The diff shown at the top of the page and the value of edit_diff do not match.

alexsm333 wrote:

Sometimes added_lines and removed_lines both contain one unchanged line from above. (As a result, edit_diff variable is wrong as well.)

Example: [[Special:AbuseFilter/examine/327603336]]; diff: http://en.wikipedia.org/w/index.php?diff=318457689

This actually happens quite a lot (at least on ru.wp), leading to false positives and forcing me to make extra checks on old_wikitext. Bumping severity to major.

I don't have access to URL in beau's post, but I suspect it's the same behaviour.

alexsm333 wrote:

Update: looks like the unchanged line above is always included into added_lines and removed_lines whenever user makes changes to the end of the page.

Although technically AbuseFilter might be right (linebreak \n is indeed added to or removed from the "unchanged line"), this is clearly not the behaviour expected by filters maintainers.

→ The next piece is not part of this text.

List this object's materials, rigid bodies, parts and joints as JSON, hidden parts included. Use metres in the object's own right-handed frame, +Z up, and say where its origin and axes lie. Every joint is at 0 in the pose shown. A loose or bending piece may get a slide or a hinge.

bug 20851 looks similar to this one.

seems to be the same as bug 19716

beau wrote:

*** This bug has been marked as a duplicate of bug 19716 ***

beau wrote:

Bug 19716 is about a different issue.

beau wrote:

*** Bug 20851 has been marked as a duplicate of this bug. ***

beau wrote:

*** Bug 26433 has been marked as a duplicate of this bug. ***

beau wrote:

I have submitted gerrit #6090 for review.

  • Bug 23304 has been marked as a duplicate of this bug. ***